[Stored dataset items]
┄┄┄┄┄┄┄┄┄┄┄┄┄┄┄┄┄┄┄┄
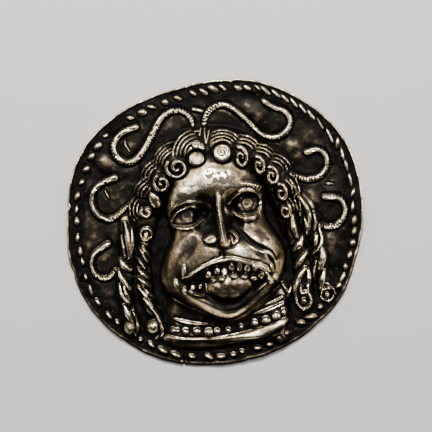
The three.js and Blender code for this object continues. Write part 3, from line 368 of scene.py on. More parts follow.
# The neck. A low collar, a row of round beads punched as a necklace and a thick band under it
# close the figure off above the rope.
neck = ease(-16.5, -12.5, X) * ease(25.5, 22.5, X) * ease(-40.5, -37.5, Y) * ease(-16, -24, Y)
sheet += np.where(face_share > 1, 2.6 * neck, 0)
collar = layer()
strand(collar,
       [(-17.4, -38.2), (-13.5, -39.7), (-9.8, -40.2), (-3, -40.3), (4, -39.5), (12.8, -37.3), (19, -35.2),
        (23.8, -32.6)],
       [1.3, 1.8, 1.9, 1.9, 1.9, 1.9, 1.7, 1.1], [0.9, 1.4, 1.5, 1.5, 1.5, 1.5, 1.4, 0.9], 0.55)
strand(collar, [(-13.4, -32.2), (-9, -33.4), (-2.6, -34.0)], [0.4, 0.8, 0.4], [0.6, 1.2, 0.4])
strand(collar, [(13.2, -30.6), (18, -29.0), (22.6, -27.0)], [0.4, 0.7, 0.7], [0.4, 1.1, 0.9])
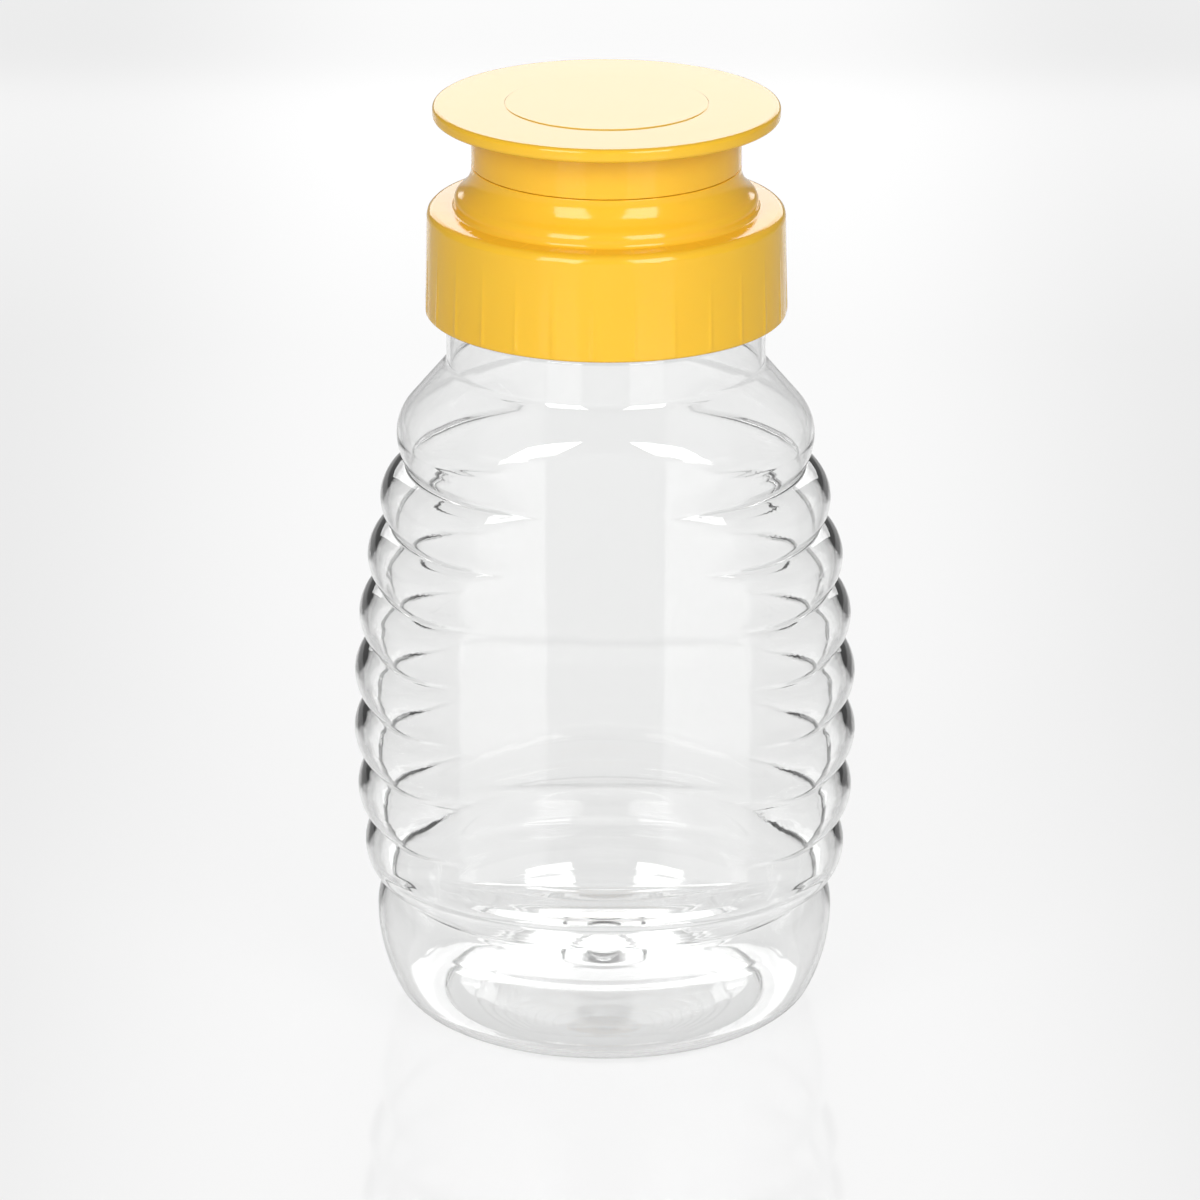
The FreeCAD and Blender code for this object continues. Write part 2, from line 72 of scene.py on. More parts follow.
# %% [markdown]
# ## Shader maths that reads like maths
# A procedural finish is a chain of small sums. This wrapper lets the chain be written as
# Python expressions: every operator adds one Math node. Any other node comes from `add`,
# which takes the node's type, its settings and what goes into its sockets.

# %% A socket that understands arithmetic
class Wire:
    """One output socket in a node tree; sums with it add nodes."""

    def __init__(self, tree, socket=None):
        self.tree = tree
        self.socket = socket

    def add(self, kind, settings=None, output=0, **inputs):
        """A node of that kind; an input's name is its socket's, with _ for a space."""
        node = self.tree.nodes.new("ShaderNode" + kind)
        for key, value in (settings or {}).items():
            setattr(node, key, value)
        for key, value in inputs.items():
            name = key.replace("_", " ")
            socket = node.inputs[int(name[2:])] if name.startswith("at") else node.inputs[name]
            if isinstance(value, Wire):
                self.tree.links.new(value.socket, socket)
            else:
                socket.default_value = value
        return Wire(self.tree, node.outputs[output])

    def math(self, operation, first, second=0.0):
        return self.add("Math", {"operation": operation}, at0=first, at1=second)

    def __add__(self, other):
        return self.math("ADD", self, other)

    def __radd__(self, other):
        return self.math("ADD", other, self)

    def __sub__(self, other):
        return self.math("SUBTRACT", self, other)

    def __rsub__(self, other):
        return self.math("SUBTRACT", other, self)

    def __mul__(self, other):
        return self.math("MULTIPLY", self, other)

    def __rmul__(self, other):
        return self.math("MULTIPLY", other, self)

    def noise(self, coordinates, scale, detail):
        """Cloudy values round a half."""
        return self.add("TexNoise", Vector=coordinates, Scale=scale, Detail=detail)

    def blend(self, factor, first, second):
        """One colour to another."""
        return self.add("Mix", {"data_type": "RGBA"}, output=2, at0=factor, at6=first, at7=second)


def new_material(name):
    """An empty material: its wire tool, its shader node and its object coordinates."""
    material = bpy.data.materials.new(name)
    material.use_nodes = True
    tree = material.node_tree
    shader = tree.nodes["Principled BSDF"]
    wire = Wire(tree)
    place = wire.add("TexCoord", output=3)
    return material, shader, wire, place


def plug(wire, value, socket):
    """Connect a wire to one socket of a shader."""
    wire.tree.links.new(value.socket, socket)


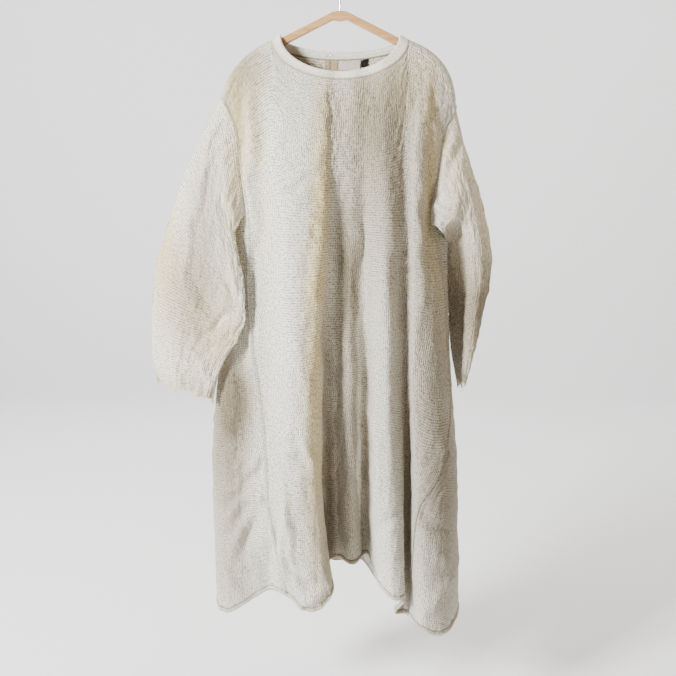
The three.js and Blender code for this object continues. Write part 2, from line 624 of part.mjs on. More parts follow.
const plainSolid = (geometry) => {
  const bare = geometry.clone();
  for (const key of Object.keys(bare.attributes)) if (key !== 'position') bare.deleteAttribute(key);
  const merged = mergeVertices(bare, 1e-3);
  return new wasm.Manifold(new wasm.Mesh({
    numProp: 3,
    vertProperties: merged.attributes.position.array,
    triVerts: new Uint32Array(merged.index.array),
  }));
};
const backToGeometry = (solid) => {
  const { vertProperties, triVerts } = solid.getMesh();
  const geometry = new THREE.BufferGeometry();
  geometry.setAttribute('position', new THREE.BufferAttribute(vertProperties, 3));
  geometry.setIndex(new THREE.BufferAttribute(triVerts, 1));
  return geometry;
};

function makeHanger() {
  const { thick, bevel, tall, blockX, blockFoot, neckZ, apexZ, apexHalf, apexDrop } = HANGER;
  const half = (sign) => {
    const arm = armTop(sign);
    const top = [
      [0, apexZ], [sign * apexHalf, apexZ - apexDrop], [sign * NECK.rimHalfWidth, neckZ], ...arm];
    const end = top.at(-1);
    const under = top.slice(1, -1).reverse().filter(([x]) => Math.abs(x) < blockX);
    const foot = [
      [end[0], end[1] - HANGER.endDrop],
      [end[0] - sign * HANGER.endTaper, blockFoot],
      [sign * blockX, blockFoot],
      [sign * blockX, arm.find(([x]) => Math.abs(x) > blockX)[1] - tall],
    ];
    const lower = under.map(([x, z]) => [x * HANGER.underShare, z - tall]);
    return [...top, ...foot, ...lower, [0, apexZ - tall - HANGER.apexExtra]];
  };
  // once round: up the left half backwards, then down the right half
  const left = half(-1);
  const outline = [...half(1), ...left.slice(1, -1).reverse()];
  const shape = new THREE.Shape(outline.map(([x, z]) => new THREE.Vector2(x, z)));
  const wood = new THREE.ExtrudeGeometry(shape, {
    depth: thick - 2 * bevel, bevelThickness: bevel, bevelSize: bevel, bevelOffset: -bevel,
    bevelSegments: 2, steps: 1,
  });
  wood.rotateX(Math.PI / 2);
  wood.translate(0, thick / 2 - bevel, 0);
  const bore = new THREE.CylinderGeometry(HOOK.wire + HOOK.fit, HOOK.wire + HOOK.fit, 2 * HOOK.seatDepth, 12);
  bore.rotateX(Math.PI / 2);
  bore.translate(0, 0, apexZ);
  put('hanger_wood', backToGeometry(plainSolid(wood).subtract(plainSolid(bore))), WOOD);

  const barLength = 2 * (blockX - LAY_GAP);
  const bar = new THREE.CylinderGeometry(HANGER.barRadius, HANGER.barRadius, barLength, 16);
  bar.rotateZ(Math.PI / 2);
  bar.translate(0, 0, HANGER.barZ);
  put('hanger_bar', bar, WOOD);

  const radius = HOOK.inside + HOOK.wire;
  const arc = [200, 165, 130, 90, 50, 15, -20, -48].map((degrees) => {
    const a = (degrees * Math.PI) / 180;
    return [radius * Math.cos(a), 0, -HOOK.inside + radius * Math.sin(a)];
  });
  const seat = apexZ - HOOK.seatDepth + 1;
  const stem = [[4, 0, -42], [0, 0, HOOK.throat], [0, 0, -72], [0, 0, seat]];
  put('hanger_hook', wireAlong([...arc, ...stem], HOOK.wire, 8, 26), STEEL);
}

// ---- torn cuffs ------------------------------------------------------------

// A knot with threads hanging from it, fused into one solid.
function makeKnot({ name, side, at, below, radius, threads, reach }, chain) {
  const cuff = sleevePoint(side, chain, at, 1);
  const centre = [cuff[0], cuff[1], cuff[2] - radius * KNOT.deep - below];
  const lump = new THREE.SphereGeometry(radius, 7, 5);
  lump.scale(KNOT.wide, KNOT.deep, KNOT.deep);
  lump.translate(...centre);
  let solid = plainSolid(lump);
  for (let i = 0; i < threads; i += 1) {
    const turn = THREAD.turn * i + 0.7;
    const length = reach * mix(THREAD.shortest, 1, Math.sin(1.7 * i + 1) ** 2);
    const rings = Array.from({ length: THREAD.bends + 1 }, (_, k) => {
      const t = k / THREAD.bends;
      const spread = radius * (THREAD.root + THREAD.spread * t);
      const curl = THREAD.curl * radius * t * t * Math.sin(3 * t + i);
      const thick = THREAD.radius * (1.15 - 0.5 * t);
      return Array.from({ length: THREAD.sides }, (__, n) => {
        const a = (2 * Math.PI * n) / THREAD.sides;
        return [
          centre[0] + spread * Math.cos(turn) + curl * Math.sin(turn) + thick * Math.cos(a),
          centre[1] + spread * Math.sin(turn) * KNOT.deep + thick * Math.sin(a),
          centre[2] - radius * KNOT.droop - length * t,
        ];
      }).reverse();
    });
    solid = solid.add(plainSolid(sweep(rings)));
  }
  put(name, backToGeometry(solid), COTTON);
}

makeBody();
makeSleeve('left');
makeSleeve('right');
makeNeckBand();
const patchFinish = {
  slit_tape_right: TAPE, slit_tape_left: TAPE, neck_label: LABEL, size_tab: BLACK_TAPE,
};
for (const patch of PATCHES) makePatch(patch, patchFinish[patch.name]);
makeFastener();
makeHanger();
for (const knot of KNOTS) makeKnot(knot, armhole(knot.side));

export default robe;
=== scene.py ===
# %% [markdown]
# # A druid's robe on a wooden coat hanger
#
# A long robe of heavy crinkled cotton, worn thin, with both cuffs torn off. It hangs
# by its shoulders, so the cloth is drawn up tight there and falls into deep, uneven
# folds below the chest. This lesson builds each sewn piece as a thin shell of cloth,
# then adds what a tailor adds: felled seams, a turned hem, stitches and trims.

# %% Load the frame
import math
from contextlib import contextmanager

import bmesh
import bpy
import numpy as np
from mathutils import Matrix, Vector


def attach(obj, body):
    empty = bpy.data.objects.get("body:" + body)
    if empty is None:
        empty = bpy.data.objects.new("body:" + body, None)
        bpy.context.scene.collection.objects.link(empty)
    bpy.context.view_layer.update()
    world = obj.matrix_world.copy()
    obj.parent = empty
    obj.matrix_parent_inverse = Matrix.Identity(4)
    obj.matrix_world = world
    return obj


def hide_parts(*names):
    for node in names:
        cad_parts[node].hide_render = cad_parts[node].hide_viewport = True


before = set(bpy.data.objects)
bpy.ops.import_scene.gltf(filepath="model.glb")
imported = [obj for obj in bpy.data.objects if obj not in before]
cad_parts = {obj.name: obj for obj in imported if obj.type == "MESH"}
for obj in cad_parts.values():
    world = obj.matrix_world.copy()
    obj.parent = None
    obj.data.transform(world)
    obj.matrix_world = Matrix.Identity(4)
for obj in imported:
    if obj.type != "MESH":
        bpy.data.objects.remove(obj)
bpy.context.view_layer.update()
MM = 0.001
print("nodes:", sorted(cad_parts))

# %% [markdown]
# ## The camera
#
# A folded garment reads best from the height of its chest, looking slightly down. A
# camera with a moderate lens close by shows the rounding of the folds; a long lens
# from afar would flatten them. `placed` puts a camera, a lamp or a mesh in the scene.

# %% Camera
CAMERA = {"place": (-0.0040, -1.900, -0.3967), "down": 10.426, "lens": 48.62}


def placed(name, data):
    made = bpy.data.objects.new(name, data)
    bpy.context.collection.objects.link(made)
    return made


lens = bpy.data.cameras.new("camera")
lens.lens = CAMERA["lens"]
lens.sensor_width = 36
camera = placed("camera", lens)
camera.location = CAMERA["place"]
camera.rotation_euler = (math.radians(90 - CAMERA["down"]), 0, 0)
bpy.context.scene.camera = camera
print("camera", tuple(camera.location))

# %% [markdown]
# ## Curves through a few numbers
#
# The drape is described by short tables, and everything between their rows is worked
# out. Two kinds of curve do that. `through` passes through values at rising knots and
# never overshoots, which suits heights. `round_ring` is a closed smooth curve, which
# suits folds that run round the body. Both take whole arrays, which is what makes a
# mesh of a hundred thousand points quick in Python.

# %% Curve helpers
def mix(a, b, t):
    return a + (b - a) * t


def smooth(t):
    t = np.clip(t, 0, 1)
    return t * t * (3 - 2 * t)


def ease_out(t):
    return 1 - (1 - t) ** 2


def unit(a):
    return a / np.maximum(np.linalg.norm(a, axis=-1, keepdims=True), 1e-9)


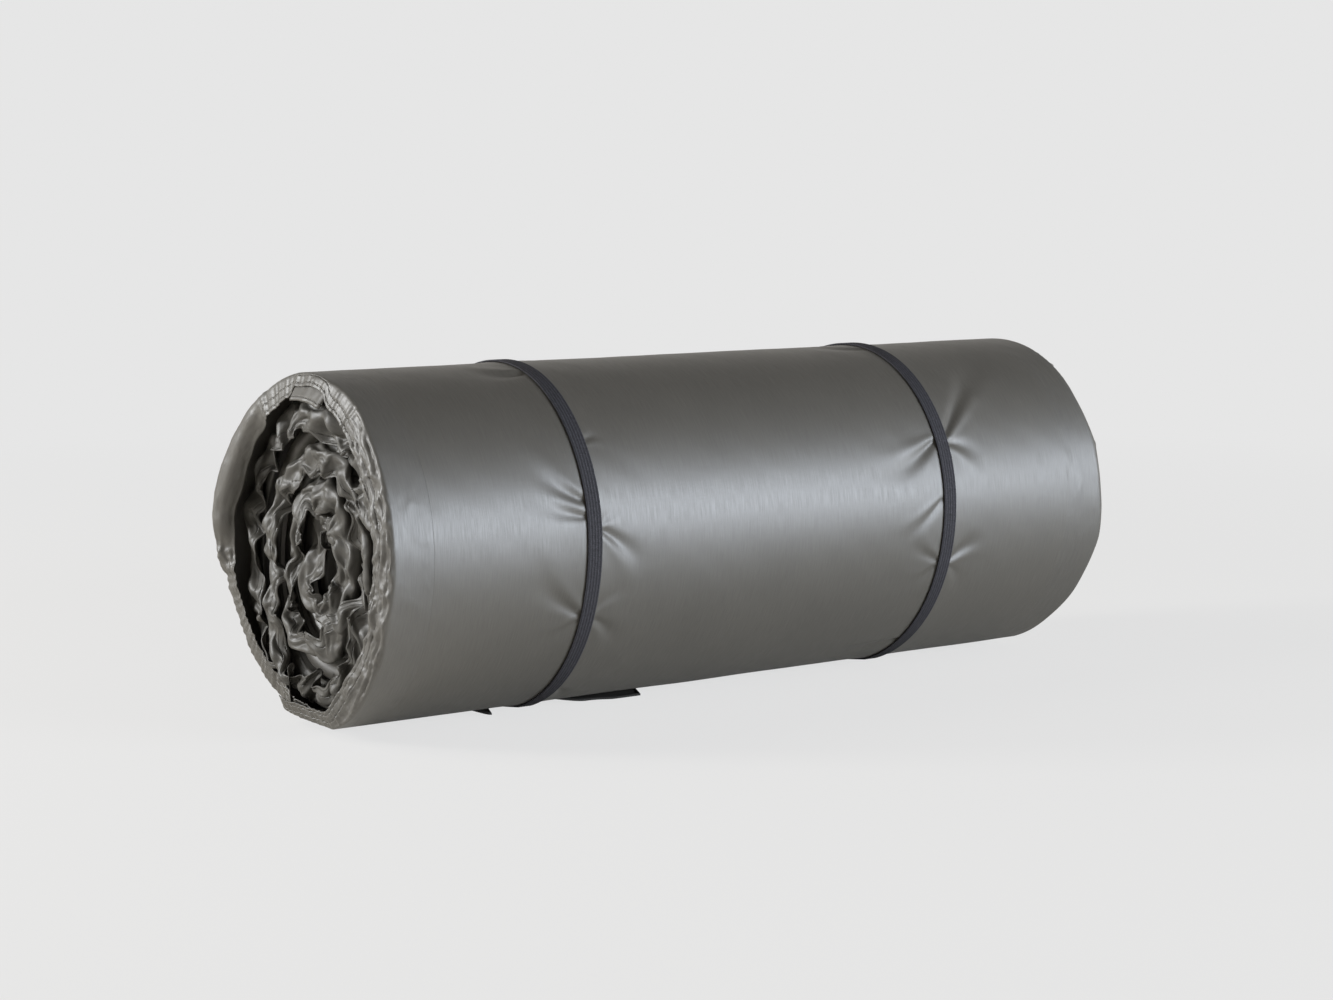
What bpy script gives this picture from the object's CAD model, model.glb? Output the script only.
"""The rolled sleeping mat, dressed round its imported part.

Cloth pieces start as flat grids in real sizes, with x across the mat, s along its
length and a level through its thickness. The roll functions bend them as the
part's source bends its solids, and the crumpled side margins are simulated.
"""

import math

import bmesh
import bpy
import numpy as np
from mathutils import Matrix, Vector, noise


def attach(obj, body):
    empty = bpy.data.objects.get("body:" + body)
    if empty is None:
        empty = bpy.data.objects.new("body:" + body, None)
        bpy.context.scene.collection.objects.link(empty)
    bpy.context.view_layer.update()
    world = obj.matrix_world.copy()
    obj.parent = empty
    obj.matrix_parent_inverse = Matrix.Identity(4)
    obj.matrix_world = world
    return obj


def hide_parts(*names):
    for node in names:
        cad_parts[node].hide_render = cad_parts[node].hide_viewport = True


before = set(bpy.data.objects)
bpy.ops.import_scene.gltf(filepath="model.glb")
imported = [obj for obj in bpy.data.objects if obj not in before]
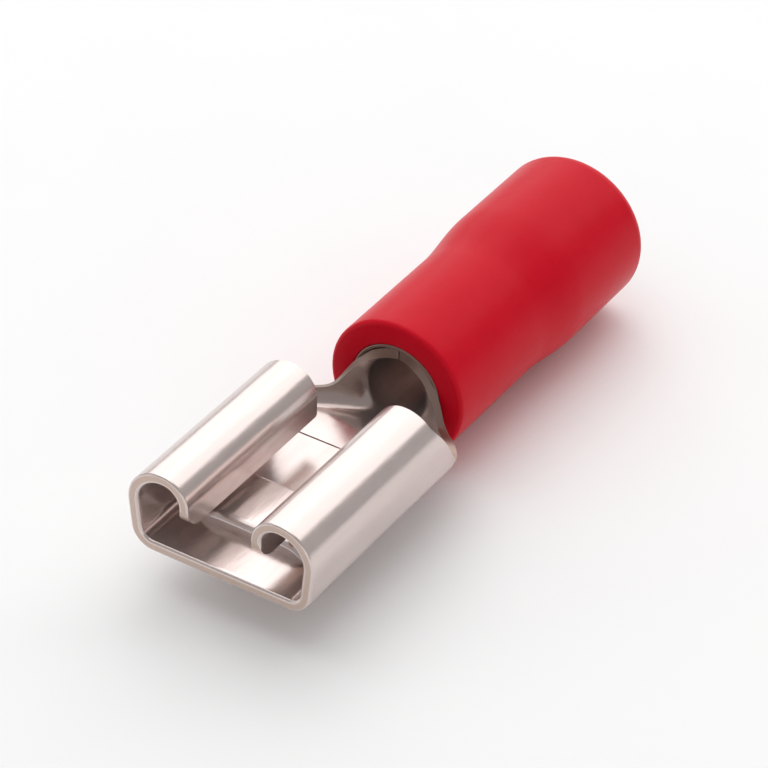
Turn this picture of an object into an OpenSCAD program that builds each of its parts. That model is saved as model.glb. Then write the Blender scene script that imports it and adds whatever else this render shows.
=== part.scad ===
┄┄┄┄┄┄┄┄┄┄┄┄┄┄┄┄┄┄┄┄
WHAT YOU HAVE TO DO:
In the listing above, find the line containing "makeFastener();" and the line containing "# from afar", then repeat those two lines and everything between them exactly.

SOLUTION TO THIS PROBLEM:
makeFastener();
makeHanger();
for (const knot of KNOTS) makeKnot(knot, armhole(knot.side));

export default robe;
=== scene.py ===
# %% [markdown]
# # A druid's robe on a wooden coat hanger
#
# A long robe of heavy crinkled cotton, worn thin, with both cuffs torn off. It hangs
# by its shoulders, so the cloth is drawn up tight there and falls into deep, uneven
# folds below the chest. This lesson builds each sewn piece as a thin shell of cloth,
# then adds what a tailor adds: felled seams, a turned hem, stitches and trims.

# %% Load the frame
import math
from contextlib import contextmanager

import bmesh
import bpy
import numpy as np
from mathutils import Matrix, Vector


def attach(obj, body):
    empty = bpy.data.objects.get("body:" + body)
    if empty is None:
        empty = bpy.data.objects.new("body:" + body, None)
        bpy.context.scene.collection.objects.link(empty)
    bpy.context.view_layer.update()
    world = obj.matrix_world.copy()
    obj.parent = empty
    obj.matrix_parent_inverse = Matrix.Identity(4)
    obj.matrix_world = world
    return obj


def hide_parts(*names):
    for node in names:
        cad_parts[node].hide_render = cad_parts[node].hide_viewport = True


before = set(bpy.data.objects)
bpy.ops.import_scene.gltf(filepath="model.glb")
imported = [obj for obj in bpy.data.objects if obj not in before]
cad_parts = {obj.name: obj for obj in imported if obj.type == "MESH"}
for obj in cad_parts.values():
    world = obj.matrix_world.copy()
    obj.parent = None
    obj.data.transform(world)
    obj.matrix_world = Matrix.Identity(4)
for obj in imported:
    if obj.type != "MESH":
        bpy.data.objects.remove(obj)
bpy.context.view_layer.update()
MM = 0.001
print("nodes:", sorted(cad_parts))

# %% [markdown]
# ## The camera
#
# A folded garment reads best from the height of its chest, looking slightly down. A
# camera with a moderate lens close by shows the rounding of the folds; a long lens
# from afar would flatten them. `placed` puts a camera, a lamp or a mesh in the scene.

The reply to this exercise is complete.